Two-and-a-half is still pretty young to be fully potty trained, so it could be that your daughter is not quite ready for this yet. She clearly recognises the physical sensation and knows when number two is coming, but although she may seem to be physically ready, emotionally she still wants to hold on to the pull-up pants and doesn't want to let them go just yet.
Here are a few options for ways to approach this:
- Do nothing Let her have the pull-up pants and trust that she will move out of them when she's ready. If she's still using them in six month's time, reassess.
- Use a sticker chart to encourage her to use the loo more Stickers are a very effective motivational tool for little girls of this age. My daughter used to put a sticker on her potty every time she used it. My son needed a bit more of an incentive, so he got to choose a toy when he'd managed to keep the Number 2's in the loo for a week. Use which ever motivational tool you think your child will respond to.

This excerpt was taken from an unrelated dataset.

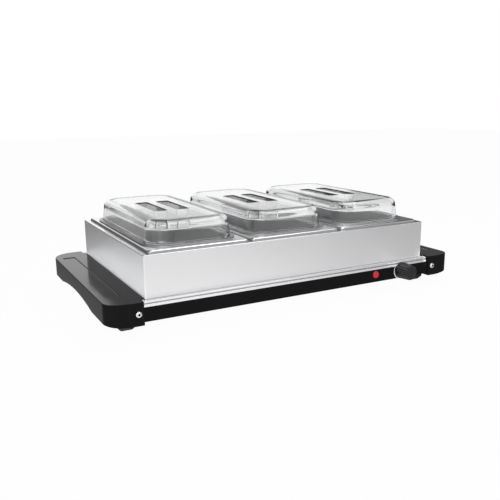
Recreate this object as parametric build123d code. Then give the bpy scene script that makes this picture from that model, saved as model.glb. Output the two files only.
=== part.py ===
from build123d import *
from math import cos, pi, radians, sin, sqrt, tan
import os

# Electric buffet warming tray, in millimetres.
# X runs along the tray, -Y is the side with the control knob, Z is up.
# The origin is on the table, under the middle of the tray.

# ---- driving dimensions -------------------------------------------------

# pans and their places in the buffet frame
pan_count = 3
pan_flange_width = 160.0
pan_flange_length = 315.0
pan_flange_thickness = 1.8
pan_flange_land = 11.0
pan_corner = 34.0
pan_depth = 64.0
pan_draft = 5.0
pan_wall = 1.0
pan_bottom_radius = 9.0
pan_hole_play = 2.0

# buffet frame: the stainless box that carries the pans
surround_border_side = 5.0
surround_border_end = 9.0
surround_gap = 5.0
surround_rise = 4.4
surround_corner = 7.0
lip_side = 10.0
lip_end = 6.0
frame_height = 67.0
frame_sheet = 1.2
frame_corner = 2.5
frame_hem = 9.0

# warming plate: the stepped stainless top of the base
plate_overhang = 9.0
plate_sheet = 1.0
rim_height = 4.0
groove_height = 2.0
groove_depth = 2.0
ridge_height = 2.5
ridge_setback = 0.8
plate_corner = 5.0

# base housing and bottom cover
panel_height = 23.0
housing_sheet = 1.0
housing_inset = 0.4
housing_side_inset = 2.0
housing_flange = 14.0
cover_sheet = 1.0
cover_play = 0.5
vent_length = 40.0
vent_width = 4.0
vent_pitch = 11.0
vent_count = 7
vent_inset = 127.0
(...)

- Stop buying pull-up pants Going cold turkey is a more drastic approach which may result in a few tears and some mess, but if you don't have them in the house then they can't be used.
- Use your older children as role models Talk to your daughter about what it was like when your older children were potty training. Get her to tell you how she feels about it, especially the bits she doesn't like and feels anxious about. Try not to pressurise her and focus on using the loo as an achievement to be proud of.